The volume is the base circle area (\(\pi r^{2}\)) multiplied by the height: $$V = \pi r^{2} h$$ The lateral area is the curved wall "unrolled" into a rectangle whose width is the base circumference (\(2\pi r\)) and whose height is \(h\), giving $$S_{\text{side}} = 2\pi r h$$ Adding the two circular caps (each \(\pi r^{2}\)) gives the total area $$S = 2\pi r h + 2\pi r^{2} = 2\pi r (h + r)$$

Flattened net of a cylinder showing two circles and a rectangle of width 2 pi r and height h
Unfolding the cylinder shows two circular ends plus a rectangular side (width 2πr, height h).

Worked example

For \(r = 3\) and \(h = 5\): $$V = \pi \cdot 9 \cdot 5 = 45\pi \approx 141.37 \text{ cubic units}$$ $$S_{\text{side}} = 2\pi \cdot 3 \cdot 5 = 30\pi \approx 94.25 \text{ square units}$$ $$S = 2\pi \cdot 3 \cdot (5 + 3) = 48\pi \approx 150.80 \text{ square units}$$

FAQ

What unit are the results in? Whatever unit you enter. Use the same unit for both inputs; volume is that unit cubed and areas are that unit squared.

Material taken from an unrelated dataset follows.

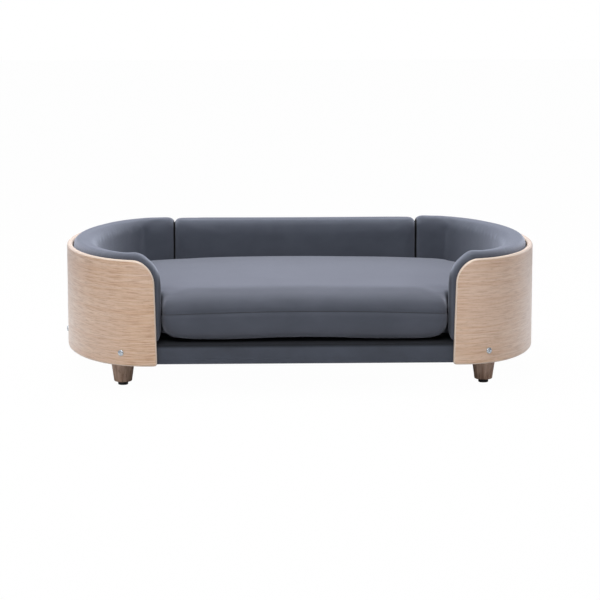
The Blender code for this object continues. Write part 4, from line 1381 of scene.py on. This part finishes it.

What is the difference between lateral and total surface area? Lateral area is only the curved side wall. Total area adds the two flat circular ends — useful for an open pipe versus a closed can.

Does the cylinder have to be "right"? Yes — these formulas assume a right cylinder, where the side is perpendicular to the bases. Oblique (slanted) cylinders need different surface-area formulas.